Timeline for Imputation before or after splitting into train and test?

Current License: CC BY-SA 4.0

15 events

when toggle format	what		by	license	comment
Jul 1, 2022 at 14:30	comment	added	Henry		Imputing typically involves using more complete information to inform replacing missing values (means, or nearby points, or whatever). If you do this before splitting then you are in effect using the test data to adjust the training data, and should expect this to bias your model towards appearing as a better predictor on unseen data then it really is.
Jul 1, 2022 at 12:26	comment	added	ADF		I know this is an old thread, but can someone post a link to a formal description of why we need to impute after splitting the data? It strikes me that if imputation takes place only over the predictors with no reference to outcomes, and if a split is truly random, the sequence here might not make any difference at all.
Jun 30, 2019 at 12:39	vote	accept	Peter Flom
May 29, 2018 at 14:20	comment	added	Henry		@colorlace - that only makes sense if you have more new test data you have not seen before, which you might then use to test the revised model. Once you incorporate the original test data into the model, it ceases to be test data and it becomes training data, and so cannot be used for testing.
May 29, 2018 at 14:06	comment	added	colorlace		@Henry I agree you ARE using test data to affect training data (which in turn affects the model).
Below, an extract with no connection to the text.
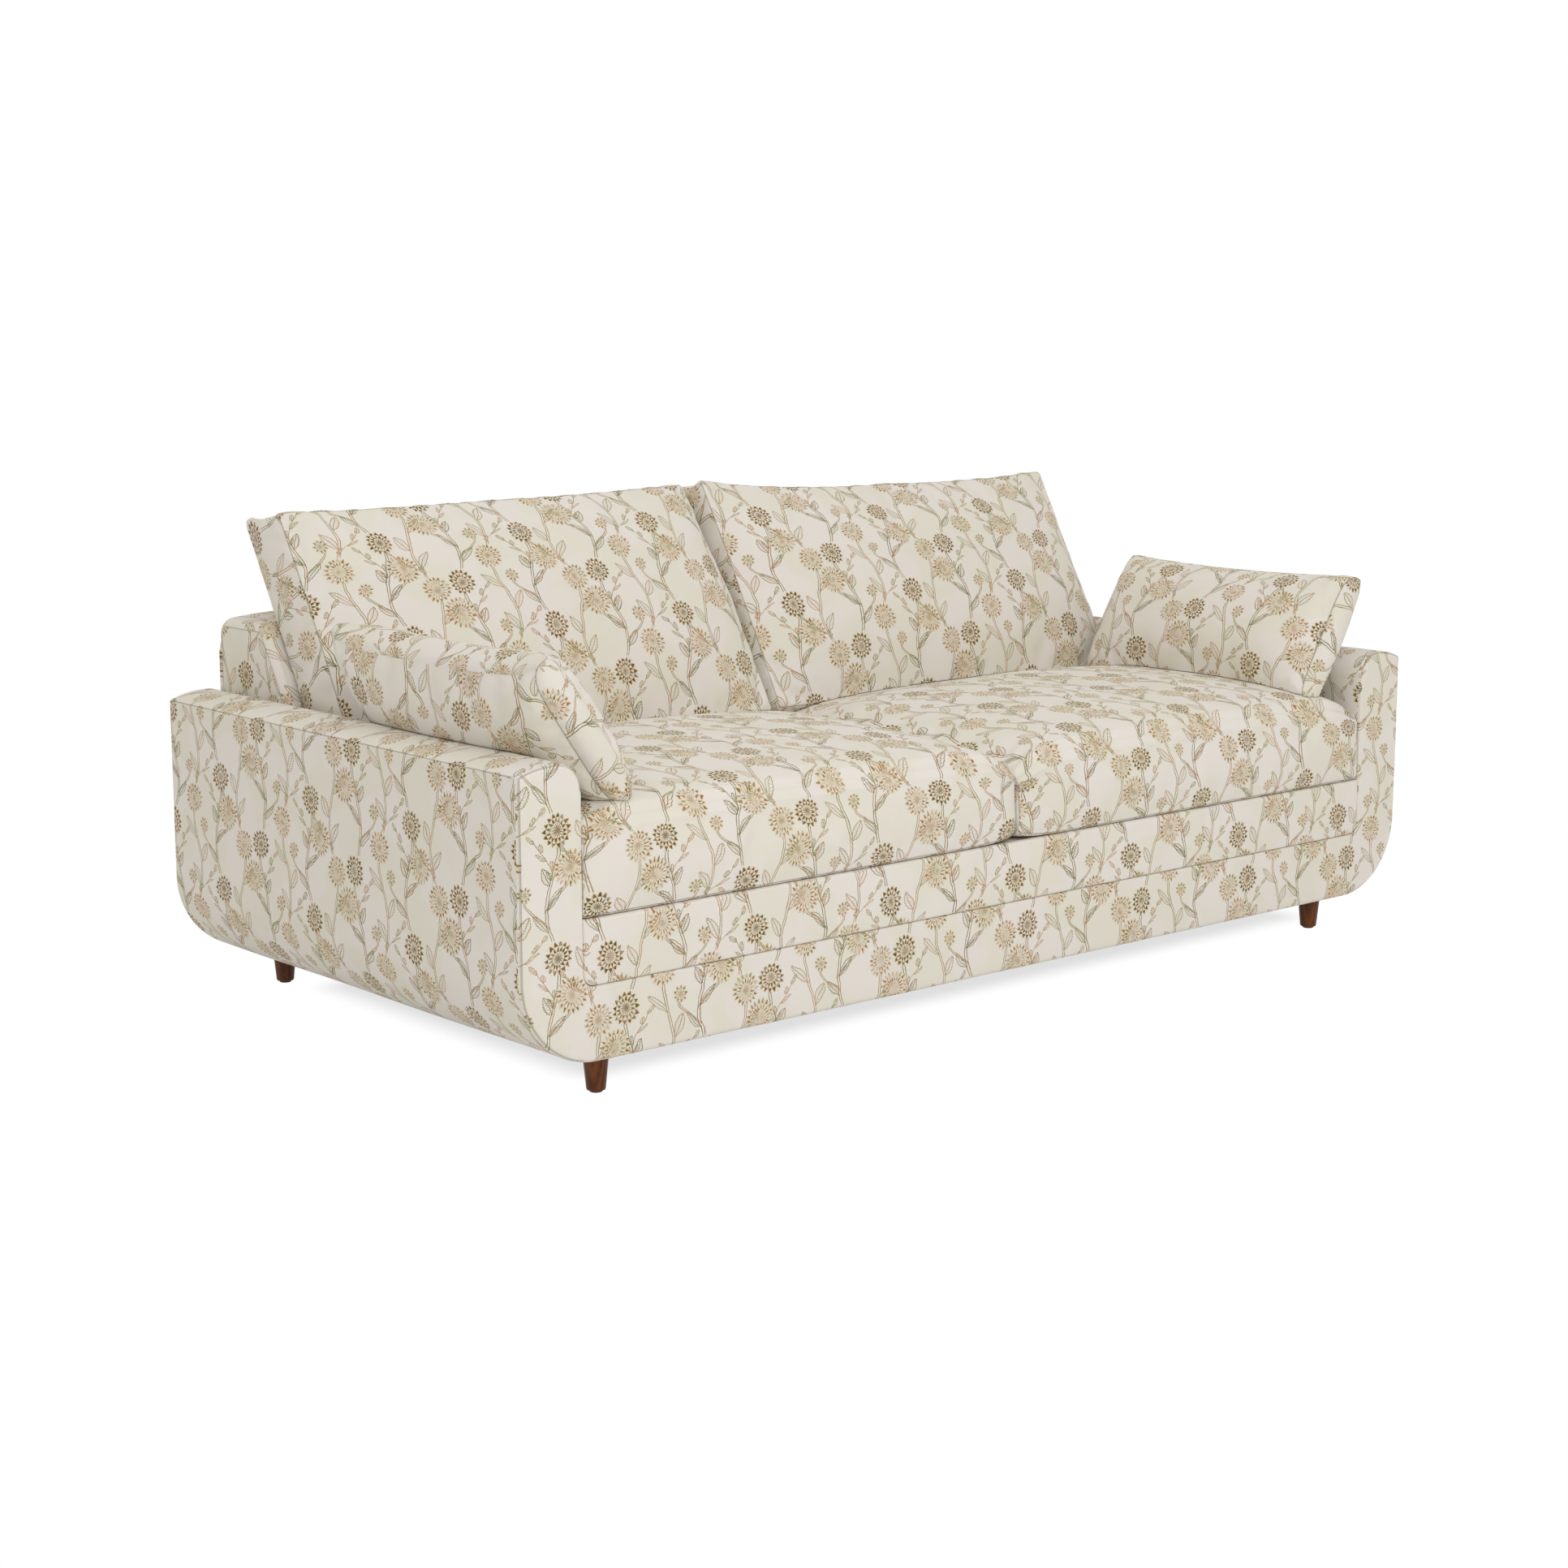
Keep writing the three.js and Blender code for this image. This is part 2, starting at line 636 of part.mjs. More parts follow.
// Everything that stands once on each side, built for the right.
function sidePieces(side) {
  const group = new THREE.Group();
  const behindRail = frameFront + railThickness + clearance;
  const postIn = armInner + padThickness + clearance;
  const postOut = halfWidth - padThickness - clearance;
  const postBottom = frameTop + clearance;
  const boardTop = armSeamHeight - padThickness - clearance;
  const boardBottom = boardTop - topBoardThickness;
  const postTop = boardBottom - clearance;
  const stretcherRight = armInner - stretcherSetIn;
  const stretcherLeft = stretcherRight - railThickness;
  const frontPost = board(postIn, postOut, frameFront, frameFront + railThickness, postBottom, postTop);
  const rearPost = board(postIn, postOut, frameRear - railThickness, frameRear, postBottom, postTop);
  const topBoard = board(armInner + topBoardSetIn, postOut, frameFront, frameRear, boardBottom, boardTop);
  const sideRailBottom = footHeight + cornerRadius + clearance; // above the body's round corner
  const sideRail = board(postOut - railThickness, postOut, behindRail, -behindRail, sideRailBottom, frameTop);
  const stretcherTop = frameBottom + stretcherHeight;
  const stretcher = board(stretcherLeft, stretcherRight, behindRail, -behindRail, frameBottom, stretcherTop);
  group.add(
    piece("arm_cover_" + side, armCover(), cloth),
    piece("arm_front_post_" + side, frontPost, plywood),
    piece("arm_rear_post_" + side, rearPost, plywood),
    piece("arm_top_board_" + side, topBoard, plywood),
    piece("side_rail_" + side, sideRail, plywood),
    piece("stretcher_" + side, stretcher, plywood),
    piece("back_post_" + side, backPost(innerSide - padThickness - backPostInset), plywood),
    footSet("front", side),
    footSet("rear", side),
  );
  for (let i = 0; i < springsPerSide; i += 1) {
    group.add(piece("seat_spring_" + (i + 1) + "_" + side, seatSpring((i + 1 / 2) * springPitch), springSteel));
  }
  const seat = seatCushion();
  group.add(
    piece("seat_cushion_" + side, seat, cloth),
    piece("back_cushion_" + side, backCushion(seat), cloth),
    piece("arm_pillow_" + side, armPillow(seat), cloth),
  );
  return group;
}

// Everything that spans the sofa.
function middlePieces() {
  const group = new THREE.Group();
  const behindRail = frameFront + railThickness + clearance;
  const railOutline = bodyOutline(padThickness + clearance, frameTop);
  const frontRail = prismY(railOutline, frameFront, frameFront + railThickness);
  const rearRail = prismY(railOutline, frameRear - railThickness, frameRear);
  const stretcherTop = frameBottom + stretcherHeight;
  const half = railThickness / 2;
  const stretcher = board(-half, half, behindRail, -behindRail, frameBottom, stretcherTop);
  const springRailFar = springRailFront + railThickness;
  const springRailBottom = stretcherTop + clearance;
  const springRail = board(-innerSide, innerSide, springRailFront, springRailFar, springRailBottom, frameTop);
  const band = prismY(bandOutline(0), front, front + padThickness, bandEdgeRoll);
  const deckNear = front + padThickness + clearance;
  const deck = board(-innerSide, innerSide, deckNear, insideBack - clearance, frameTop + clearance, deckHeight);
  const dustEnd = flangeWidth + clearance;
  const dustTop = frameBottom - clearance;
  const dust = board(-innerSide, innerSide, front + dustEnd, rear - dustEnd, dustTop - dustThickness, dustTop);
  group.add(
    piece("front_rail", frontRail, plywood),
    piece("rear_rail", rearRail, plywood),
    piece("spring_rail", springRail, plywood),
    piece("centre_stretcher", stretcher, plywood),
    piece("centre_back_post", backPost(0), plywood),
    piece("back_top_rail", backTopRail(), plywood),
    piece("front_band_cover", band, cloth),
    piece("front_lower_cover", frontLowerCover(), cloth),
    piece("seat_deck_cover", deck, cloth),
    piece("inside_back_cover", insideBackCover(), cloth),
    piece("rear_cover", rearCover(), cloth),
    piece("dust_cover", dust, blackCloth),
  );
  return group;
}

const sofa = new THREE.Group();
const leftSide = sidePieces("left");
leftSide.scale.x = -1;
sofa.add(middlePieces(), sidePieces("right"), leftSide);

export default sofa;
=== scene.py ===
import math

import bmesh
import bpy
import numpy as np
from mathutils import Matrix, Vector


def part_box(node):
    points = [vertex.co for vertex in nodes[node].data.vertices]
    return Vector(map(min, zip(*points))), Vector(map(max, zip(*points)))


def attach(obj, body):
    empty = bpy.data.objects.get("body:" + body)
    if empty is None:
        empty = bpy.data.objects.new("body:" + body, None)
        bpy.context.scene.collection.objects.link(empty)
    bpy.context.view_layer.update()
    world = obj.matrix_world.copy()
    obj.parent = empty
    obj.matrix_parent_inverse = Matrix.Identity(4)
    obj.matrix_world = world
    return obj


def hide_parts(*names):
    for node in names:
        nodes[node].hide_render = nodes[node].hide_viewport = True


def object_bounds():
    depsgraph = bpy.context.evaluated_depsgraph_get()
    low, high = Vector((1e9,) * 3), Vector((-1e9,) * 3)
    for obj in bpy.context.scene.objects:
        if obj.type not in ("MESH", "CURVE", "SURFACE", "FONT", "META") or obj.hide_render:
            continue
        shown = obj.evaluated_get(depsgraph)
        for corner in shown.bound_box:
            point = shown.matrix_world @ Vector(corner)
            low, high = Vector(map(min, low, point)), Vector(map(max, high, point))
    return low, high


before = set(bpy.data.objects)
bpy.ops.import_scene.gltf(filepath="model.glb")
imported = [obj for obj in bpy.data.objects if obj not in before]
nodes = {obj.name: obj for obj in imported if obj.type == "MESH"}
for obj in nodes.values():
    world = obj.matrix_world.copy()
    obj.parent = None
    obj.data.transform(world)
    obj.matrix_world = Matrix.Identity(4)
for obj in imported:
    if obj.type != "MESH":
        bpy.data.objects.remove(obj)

cad_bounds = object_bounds()
scene = bpy.context.scene
scene.view_settings.view_transform = "Standard"

# Camera. It stands at eye height for someone sitting, off the front left corner of the sofa, and
# looks down a little. The lens takes in 30.8 degrees across.
image_width, focal_length = 1932, 3509.3  # in pixels
camera = bpy.data.objects.new("camera", bpy.data.cameras.new("camera"))
camera.data.sensor_width = 36.0
camera.data.lens = 36.0 * focal_length / image_width
camera.location = (-3.5799, -4.0484, 1.2998)
camera.rotation_euler = (math.radians(79.875), 0.0, math.radians(-40.80))
scene.collection.objects.link(camera)
scene.camera = camera

# Inner frame. Rails, posts and ribs are cut from 24 mm birch plywood, and the arms' top boards
# from 18 mm. They are glued and screwed, and their edges show the plies. Solid blocks stand in
# the corners over the feet.


class Value:
    """A socket of a finish's nodes. Arithmetic on it adds the Math nodes that it needs."""

    def __init__(self, tree, socket=None):
        self.tree, self.socket = tree, socket

    def node(self, kind, settings=None, inputs=None, out=0):
        """Adds any node: its settings are set first, then the values or links of its sockets."""
        made = self.tree.nodes.new(kind)
        for name, value in (settings or {}).items():
            setattr(made, name, value)
        for name, value in (inputs or {}).items():
            if isinstance(value, Value):
                self.tree.links.new(value.socket, made.inputs[name])
            else:
                made.inputs[name].default_value = value
        return Value(self.tree, made.outputs[out])

    def other(self, out):
        """Another output of the same node."""
        return Value(self.tree, self.socket.node.outputs[out])

    def parts(self):
        """The x, y and z of a vector."""
        x = self.node("ShaderNodeSeparateXYZ", None, {0: self})
        return x, x.other(1), x.other(2)

    def math(self, operation, *terms):
        settings = {"operation": operation}
        return self.node("ShaderNodeMath", settings, dict(enumerate((self, *terms))))

    def __add__(self, other):
        return self.math("ADD", other)

    __radd__ = __add__

    def __sub__(self, other):
        return self.math("SUBTRACT", other)

    def __rsub__(self, other):
        return (self * -1.0) + other

    def __mul__(self, other):
        return self.math("MULTIPLY", other)

    __rmul__ = __mul__

    def __truediv__(self, other):
        return self.math("DIVIDE", other)

    def __pow__(self, other):
        return self.math("POWER", other)

    def __lt__(self, other):
        return self.math("LESS_THAN", other)

    def __abs__(self):
        return self.math("ABSOLUTE")

    def __floor__(self):
        return self.math("FLOOR")

    def most(self, other):
        return self.math("MAXIMUM", other)

    def zigzag(self, reach):
        """Climbs from 0 to reach and comes back, over and over."""
        return self.math("PINGPONG", reach)

    def near(self, middle, reach):
        """1 within reach of middle, else 0."""
        return self.math("COMPARE", middle, reach)

    def fade(self, start, end, first=1.0, last=0.0):
        """Runs smoothly from first at start to last at end."""
        settings = {"interpolation_type": "SMOOTHSTEP"}
        limits = {"From Min": start, "From Max": end, "To Min": first, "To Max": last}
        return self.node("ShaderNodeMapRange", settings, {"Value": self, **limits})

    def rise(self, start, end):
        """Runs smoothly from 0 at start to 1 at end."""
        return self.fade(start, end, 0.0, 1.0)

    def over(self, first, second):
        """The second colour over the first, by this amount."""
        inputs = {"Factor": self, 6: first, 7: second}
        return self.node("ShaderNodeMix", {"data_type": "RGBA"}, inputs, out=2)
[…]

But in this case one could conceivably continue to incorporate all the future data into the imputation calculation - incrementally updating the training data (and thus the model) as we get more data about the distribution of the input vars.
May 22, 2018 at 23:09	history	edited	Henry	CC BY-SA 4.0	added 319 characters in body
May 22, 2018 at 22:41	comment	added	Alexis		Henry your last comment should be the first two sentences of your answer. :)
May 8, 2018 at 21:56	comment	added	Henry		@colorlace - if you use the test data to affect the training data, then the test data is being used to build your model, so it ceases to be test data and will not provide a fair test of your model. You risk overfitting, and it was to discourage this that you separated out the test data in the first place
May 8, 2018 at 19:10	comment	added	colorlace		I see. So, If we're assuming that the predictor variables are coming from the same distribution -- why not just, upon getting new batch of data to predict on, recompute the imputations [using all available data]?
May 8, 2018 at 19:05	comment	added	Henry		@colorlace: that final point is precisely what I am saying: nothing you do with the training data should be informed by the test data (the analogy is that the future should not affect the past), but what you do do with the test data can be informed by the training data (the analogy is that you can use the past to help predict the future)
May 7, 2018 at 22:54	comment	added	colorlace		Are you suggesting: You can inform your test set imputations with training data, but you can't inform training imputations with test data. ?
May 7, 2018 at 22:51	comment	added	colorlace		If you "are free to incorporate what you learned from the training data", then how is that different from just not splitting before imputing.
May 5, 2018 at 14:16	comment	added	Henry		@colorlace Use the past/future analogy. You used the training set in the past, and imputed some values. You now get the test set in the future, and want to impute some of its values; you presumably will use the same method as before applied to the test data (though you are free to incorporate what you learned from the training data)
May 5, 2018 at 4:22	comment	added	colorlace		When you say "you do it the same way on both sets", do you mean: "use the same method to impute missing data in the test set, but NOT the same data"?
Apr 24, 2014 at 19:05	history	answered	Henry	CC BY-SA 3.0